DÜŞÜNCE VE İFADE HÜRRİYETİNDE YENİ BİR LEKE
Düşünce ve İfade Özgürlüğü konusunda hiçte temiz bir sicile sahip olmayan Türkiye, tarihine yeni bir leke daha ekledi. 18 Kasım 2006 Tarihinde AKP İzmir İl Gençlik Kolları tarafından düzenlenen ve konusu AB sürecinin toplumsal yansımaları olan bir panele katılan Prof. Dr. Atilla Yayla, yaptığı konuşmadan Kemalizme dair kullandığı ifadelerden dolayı 1 yıl 3 ay hapis cezasına çarptırdı. İzmir 8, sulh ceza mahkemesinin "Atatürk'e hakaret" gerekçesi ile 1 yıl 3 ay hapis cezasına çarptırdığı Prof. Dr. Atilla Yayla'nın 2 yıl içinde aynı suçu tekrar işlenmemesi halinde kararın iptaline hükmettiği görülüyor.
Medeniyetleri oluşturan temel değerlerden bahseden ve bu bağlamda Türkiye'yi değerlendiren, Kemalizmin Türkiye tarihinde medenileştirici bir etkisi olmadığını belirten Yayla'nın düşünce ve ifade hürriyetinin yeterli imkanı olmayan ülkemizde bunların konuşulamadığını, AB üyeliği sürecinde Atatürk'ün resim ve heykellerinin sorgulanacağına dair ifadelerinin mahkeme konusu olduğu görülüyor. Yayla'nın düşüncesini fişleme işgüzarlığına girişen bir ulusal gazetenin paneldeki konuşmaları çarptırarak yansıtmasının ardından G azi Üniversitesi Rektörü Prof.
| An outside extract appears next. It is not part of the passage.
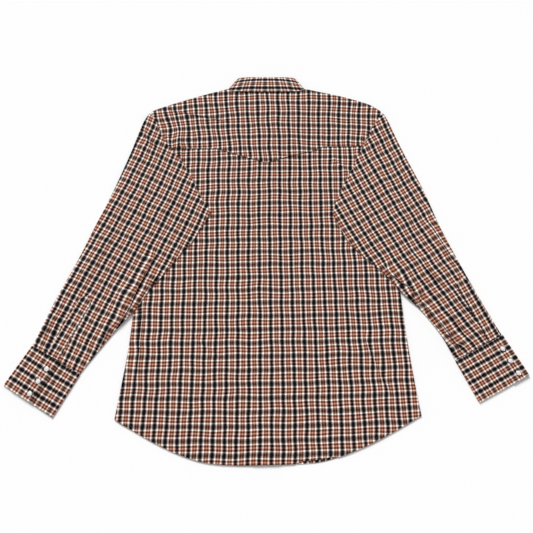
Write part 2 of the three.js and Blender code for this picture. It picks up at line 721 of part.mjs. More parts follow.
function collarLeaf() {
  const grid = collarSections().map(({ fold, edge, foldZ, middleZ, edgeZ }) => {
    const place = (down, z) => new THREE.Vector3(lerp(fold[0], edge[0], down), lerp(fold[1], edge[1], down), z);
    const turn = smooth(2.6, 4.6, foldZ); // the crease turns down to the stand behind the neck only
    const crease = [place(0.015, foldZ - 1.0 * turn), place(-0.012 * turn, foldZ - 0.45 * turn)];
    if (turn < 0.01) crease.splice(0, 2, place(0, foldZ), place(0.02, foldZ));
    const leaf = [0.06, 0.26, 0.5, 0.75, 1].map((down) => {
      const bend = 4 * down * (1 - down);
      return place(down, lerp(foldZ, edgeZ, down) + bend * (middleZ - (foldZ + edgeZ) / 2));
    });
    return [...crease, ...leaf];
  });
  return clothWall(grid, CLOTH);
}

// The stand runs inside the leaf, from the neckline up to the crease. Its ends lap at the front,
// the right one above the left.
function collarStand() {
  const backZ = frontTop(NECK_HALF / 2, NECK_SIDE_Y) + SEAM_GAP + YOKE_CLOTH / 2;
  const lowZ = CLOTH / 2 + LAYER;
  const middle = (backZ + lowZ) / 2;
  const off = SEAM_GAP + 0.2;
  const backNeck = (x) => [x, backTopLine(x) + off];
  const frontNeck = (degrees) => {
    const angle = THREE.MathUtils.degToRad(degrees);
    const clear = 1.1;
    return [(NECK_HALF - clear) * Math.sin(angle), NECK_SIDE_Y - (FRONT_NECK_DROP - clear) * Math.cos(angle)];
  };
  const behind = [
    { neck: backNeck(0), top: [0, 431.2], z: backZ },
    { neck: backNeck(36), top: [32, 431.2], z: backZ },
    { neck: backNeck(62), top: [52, 430.2], z: backZ },
    { neck: [75, NECK_SIDE_Y + off], top: [58.5, 429], z: backZ },
    { neck: [79.5, NECK_SIDE_Y + 1.2], top: [61.5, 427.5], z: lerp(backZ, middle, 0.55) },
    { neck: [80.5, NECK_SIDE_Y + 1.5], top: [62.3, 426.5], z: middle },
    { neck: [80, NECK_SIDE_Y + 1.0], top: [61.5, 425], z: lerp(middle, lowZ, 0.7) },
    { neck: frontNeck(84), top: [58.5, 418], z: lowZ },
    { neck: frontNeck(72), top: [54, 406], z: lowZ },
    { neck: frontNeck(60), top: [47, 391], z: lowZ },
    { neck: frontNeck(48), top: [38, 377], z: lowZ },
    { neck: frontNeck(34), top: [29, 363], z: lowZ },
    { neck: frontNeck(20), top: [21, 354], z: lowZ },
  ];
  const tip = (degrees, z) => {
    const neck = frontNeck(degrees);
    return { neck, top: [neck[0] * 0.8, neck[1] + STAND_FRONT_HEIGHT], z };
  };
  const underTip = [tip(8, lowZ), tip(-9, lowZ)];
  const overTip = [tip(17, lowZ), tip(11, lowZ + LAYER), tip(0, lowZ + LAYER), tip(-9, lowZ + LAYER)];
  const wall = ({ neck, top, z }, sign) =>
    evenly(2).map((rise) => new THREE.Vector3(sign * lerp(neck[0], top[0], rise), lerp(neck[1], top[1], rise), z));
  const left = [...behind.slice(1), ...underTip].reverse().map((section) => wall(section, -1));
  const right = [...behind, ...overTip].map((section) => wall(section, 1));
  return clothWall([...left, ...right], CLOTH);
}

// Finishes
const cloth = new THREE.MeshStandardMaterial({ color: 0x9a7a6c, roughness: 0.9, metalness: 0 });
const pearl = new THREE.MeshStandardMaterial({ color: 0xf1ece2, roughness: 0.25, metalness: 0.1 });

const shirt = new THREE.Group();
function add(name, geometry, material) {
  const mesh = new THREE.Mesh(geometry, material);
  mesh.name = name;
  shirt.add(mesh);
  return mesh;
}

add("front_left", frontLeft(), cloth);
add("front_right", frontRight(), cloth);
add("front_band", frontBand(), cloth);
add("back_body", backBody(), cloth);
add("back_yoke", backYoke(), cloth);
add("collar_leaf", collarLeaf(), cloth);
add("collar_stand", collarStand(), cloth);

for (const [sideName, sleeve] of Object.entries(SLEEVES)) {
  add(`sleeve_${sideName}`, sleeveWall(sleeve), cloth);
  add(`sleeve_placket_${sideName}`, sleevePlacket(sleeve), cloth);
  add(`cuff_${sideName}`, cuffWall(sleeve), cloth);
  cuffSnapPlaces(sleeve).forEach(([x, y], i) => {
    const snap = add(`snap_cuff_${sideName}_${i + 1}`, snapCap(SNAP_HEIGHT, 16), pearl);
    snap.position.set(x, y, CUFF_TOP + SEAM_GAP);
  });
}

[COLLAR_SNAP_Y, ...bandSnapPlaces()].forEach((y, i) => {
  const snap = add(`snap_front_${i}`, snapCap(BAND_SNAP_HEIGHT, 12), pearl);
  snap.rotation.x = Math.PI;
  snap.position.set(0, y, BAND_SNAP_HEIGHT);
});

// Zero is under the middle of the shirt's bounding box.
const bounds = new THREE.Box3().setFromObject(shirt, true);
const centre = bounds.getCenter(new THREE.Vector3());
shirt.children.forEach((mesh) => mesh.position.add(new THREE.Vector3(-centre.x, -centre.y, -bounds.min.z)));

export default shirt;
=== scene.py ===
"""A western snap shirt laid flat with its back up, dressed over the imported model.

The plan is in millimetres, X across the shirt, Y from hem to collar and Z up from the table.
It becomes metres where a mesh is made.
"""

import logging
import math
from collections.abc import Callable, Sequence
from dataclasses import dataclass, field
from enum import Enum

import bmesh
import bpy
import numpy as np
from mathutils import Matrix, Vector


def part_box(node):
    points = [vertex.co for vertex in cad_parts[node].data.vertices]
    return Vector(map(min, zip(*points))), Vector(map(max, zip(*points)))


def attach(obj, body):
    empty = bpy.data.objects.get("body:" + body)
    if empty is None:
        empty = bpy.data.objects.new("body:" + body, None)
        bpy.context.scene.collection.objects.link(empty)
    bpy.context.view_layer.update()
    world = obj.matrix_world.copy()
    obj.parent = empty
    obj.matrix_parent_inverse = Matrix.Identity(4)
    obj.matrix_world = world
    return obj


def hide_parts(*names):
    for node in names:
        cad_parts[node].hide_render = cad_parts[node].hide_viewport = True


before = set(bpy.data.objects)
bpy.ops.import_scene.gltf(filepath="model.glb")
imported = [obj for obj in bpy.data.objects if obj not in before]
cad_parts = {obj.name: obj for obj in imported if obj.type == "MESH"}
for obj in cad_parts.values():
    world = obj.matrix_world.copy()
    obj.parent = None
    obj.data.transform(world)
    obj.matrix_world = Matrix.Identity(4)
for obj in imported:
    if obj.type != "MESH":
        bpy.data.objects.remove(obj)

LOG = logging.getLogger("shirt")
MM = 0.001
PLAN_ZERO = np.array([-0.876, 1.253, 0.0])  # where the plan's zero lies in the model
SEAM_GAP = 0.3
SHEET = 0.6  # one thickness of shirting as it shows
DRAWN_REACH = 14  # millimetres over which a leaning crest draws cloth in
DRAWN_SHARE = 0.8  # of the cloth hidden under it, drawn in from each side
Place = tuple[float, float]
Number = float | np.ndarray
Line = Callable[[Number], Number]


def lerp(a: Number, b: Number, t: Number) -> Number:
    """The value a share t of the way from a to b."""
    return a + (b - a) * t


def smooth(low: float, high: float, x: np.ndarray | float) -> np.ndarray:
    """0 below low, 1 above high, and a smooth step between them."""
    t = np.clip((np.asarray(x, float) - low) / (high - low), 0.0, 1.0)
    return t * t * (3.0 - 2.0 * t)


def run_of(steps: np.ndarray) -> np.ndarray:
    """The running sum of steps along the last axis, with a 0 before it."""
    return np.insert(np.cumsum(steps, axis=-1), 0, 0.0, axis=-1)


def through(points: np.ndarray, t: np.ndarray) -> np.ndarray:
    """Reads the smooth curve through a row of places.

    Args:
        points: the row, along the first axis.
        t: where to read the curve, in steps of the row.

    Returns:
        The curve's places, along the first axis.
    """
    last = len(points) - 1
    i = np.clip(t.astype(int), 0, last - 1)
    f = (t - i).reshape((-1,) + (1,) * (points.ndim - 1))
    p1, p2 = points[i], points[i + 1]
    v0 = (p2 - points[np.maximum(i - 1, 0)]) / 2
    v1 = (points[np.minimum(i + 2, last)] - p1) / 2
    cubed = (2 * p1 - 2 * p2 + v0 + v1) * f**3
    squared = (-3 * p1 + 3 * p2 - 2 * v0 - v1) * f**2
    return cubed + squared + v0 * f + p1


class Held(Enum):
    """How a sheet of cloth is held."""

    LAID = "laid"
    FOLDED = "folded"


class Slot(Enum):
    """The record's material slots."""

    PLAID = "plaid_cotton"
    PEARL = "pearl_snap"
    RIM = "snap_rim"


# Numbers of the plan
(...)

Dr. Kadri Yamaç, Yayla'nın Atatürk ile ilgili yapmış olduğu konuşmalarının üniversitenin tümünde infial yarattığını belirterek Yayla'yı ders vermekten uzaklaştırıldığı görülüyor.
Düşünce ve İfade Hürriyeti konusunda kanun ve uygulamalarımızdan, bilim yuvalarında "ilericilik" adına görev yapan akademisyenlerden, kendisini ülkenin bir takım "milli" ve "manevi" değerlerine bekçi gören medya organlarımıza ve onların ağzına bakan toptan kabulcü bireylerimize kadar; toplumda kasıtlı oluşturulmak istenen linç kampanyalarını kaygı ile takip etmekteyiz. Hakim zihniyete yaranma adına bireyin varlığını ipotek altına alan ifade yasağı hak ve özgürlüklerde ki çiğliğimizin göstergesidir bir bakıma.
Yayla'nın panel konuşmasının bütününden ortalama bir dinleyici veya okuyucunun hakaret, aşağılama anlamı olmadığını anlaya bilmesi ve herkesin fikirlerini özgürce konuşarak anlaşabileceği bir ortam tasvirini çıkarması mümkün iken; mevcut konuşmanın bir linç unsuruna dönüştürülmesi ve bunun da kanun eli ile yapılmasını kınıyoruz.
Prof. Dr. Atilla Yayla'nın özgürlüğü tüm farklı fikir, inanç ve düşüncede ki insanların, herkesin özgürlüğüdür. MAZLUMDER Kocaeli Şubesi olarak bizler, düşünce ve ifade hürriyetinin kazanımı için bugüne kadar harcadığımız çabaların bir parçası olarak aynı çabayı Atilla Yayla için de harcayacağımızı ilan ederken, tek tip düşün, tek tip konuş, tek tip davran mantığını reddettiğimizi bir defa daha deklare ediyoruz.